I don't know that I know anyone in EMS who is colorblind, but statistically, I probably do. Do you? Have you ever heard of anyone having a problem with it?

1 comment:

  1. I am color blind. Of course, that's a blanket term that entails a great number of different levels and difficulties. It has created issues in my life, but most aren't what you would expect. I wanted to be a Navy pilot. It was when I was taking a physical to enter the Naval Academy that I found out that wouldn't happen. So I enrolled at a local college pursing a criminal justice degree thinking I'd be a police officer, when I found out that was out of the question as well. So I left school to enlist in the Marine Corps planning on pursuing a shot at a recon unit. I found out after enlisting that color blindness would prevent me from doing that as well.

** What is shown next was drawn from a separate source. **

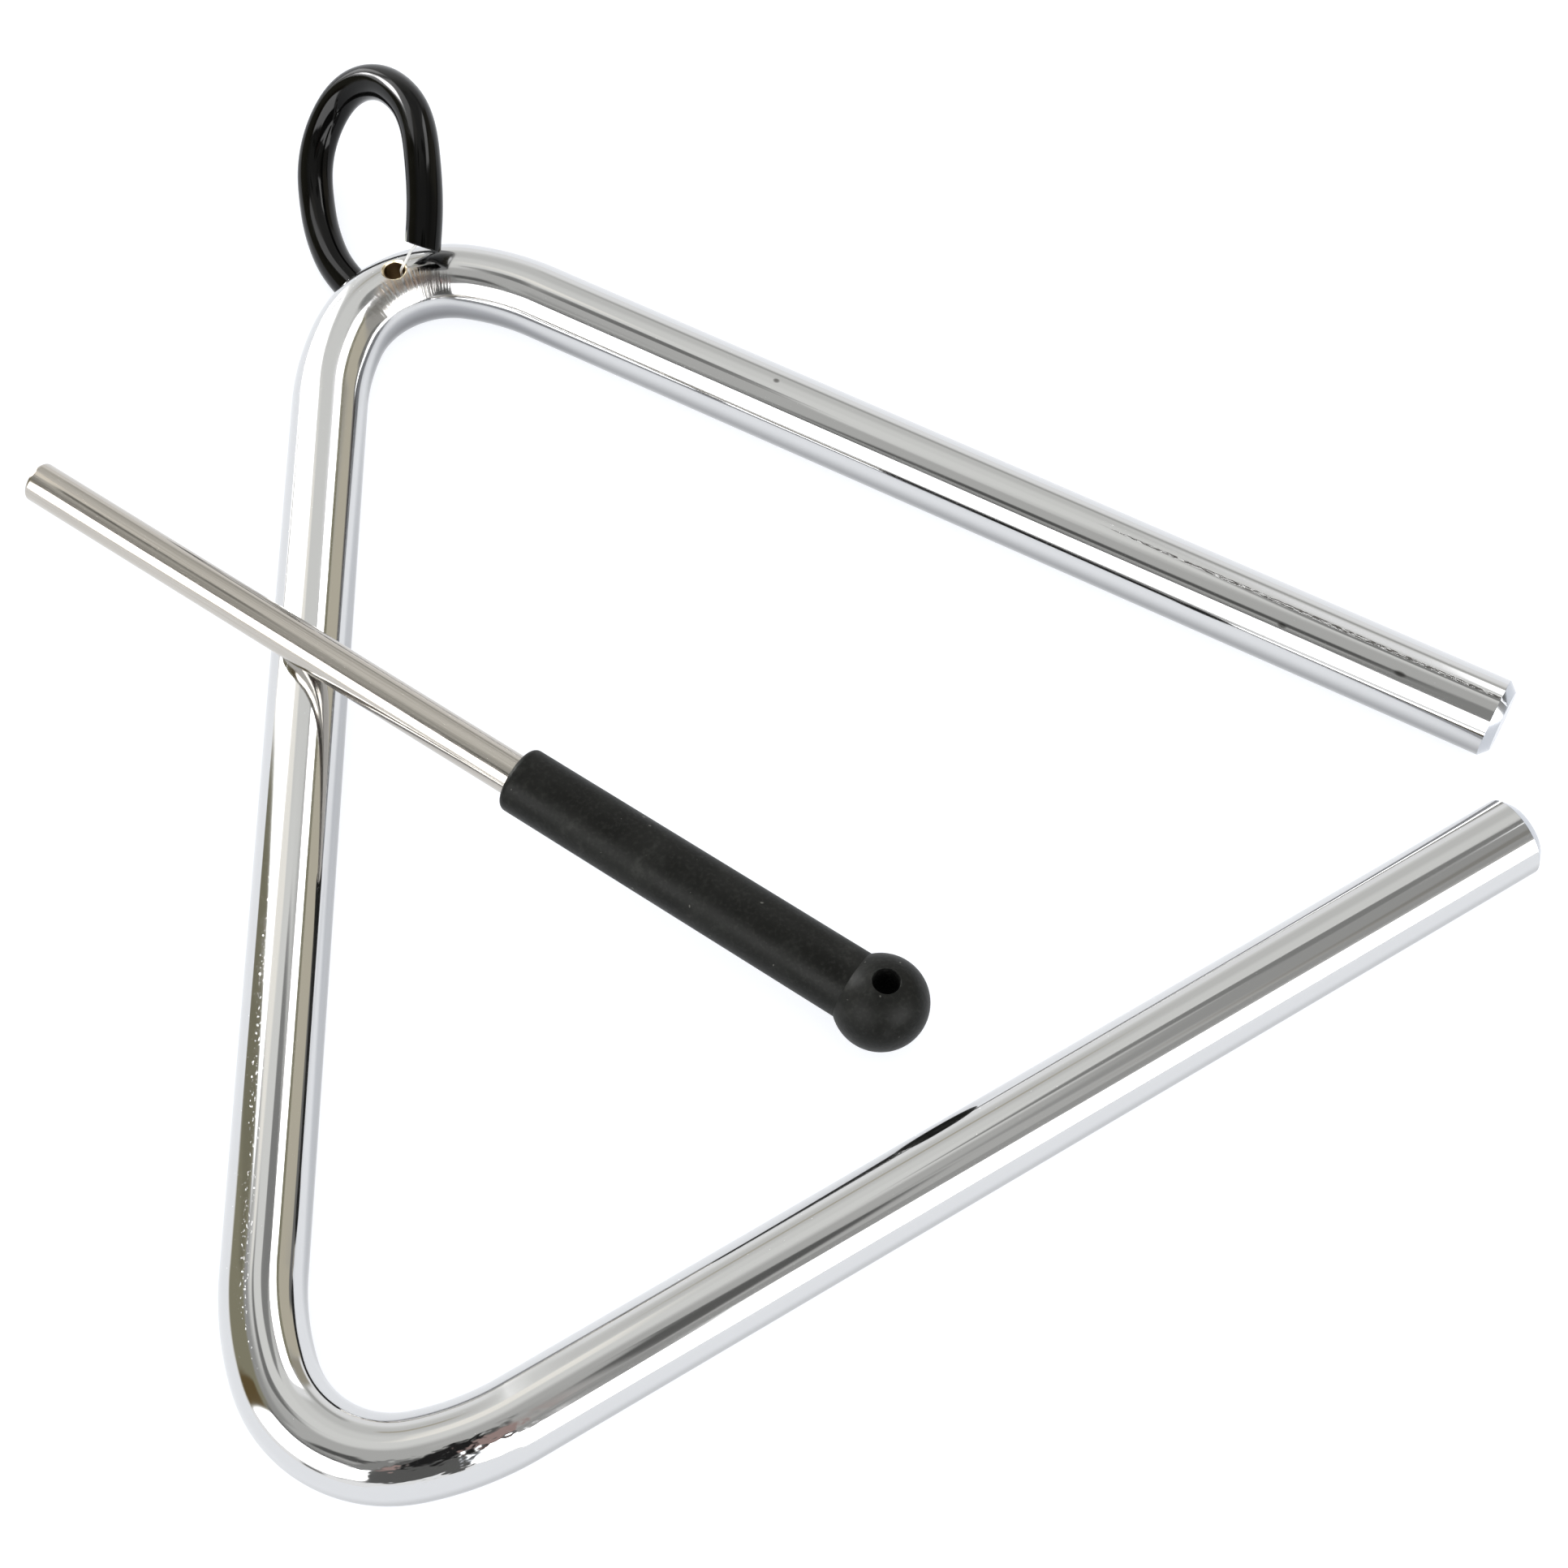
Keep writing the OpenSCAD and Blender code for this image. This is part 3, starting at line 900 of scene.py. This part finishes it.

    In reality color blindness causes few real issues. In my case I cannot tell purple from blue. I have yet to see a case where this is a real problem. I have problems with green and brown, but other than mismatching clothes again it isn't a real problem. Some shades of red and green can run together, and that did cause a few problems for me in the Marine Corps as a communications person since the wires that we used were red and green. When driving I just have to think a little different. You stop on red, show caution and yellow and go on... white. The green light appears to be a dirty white to me, yet the sign telling me there is a traffic signal ahead clearly shows red, yellow and green.

    The kid will be fine, though will find some career choices closed due to the problem.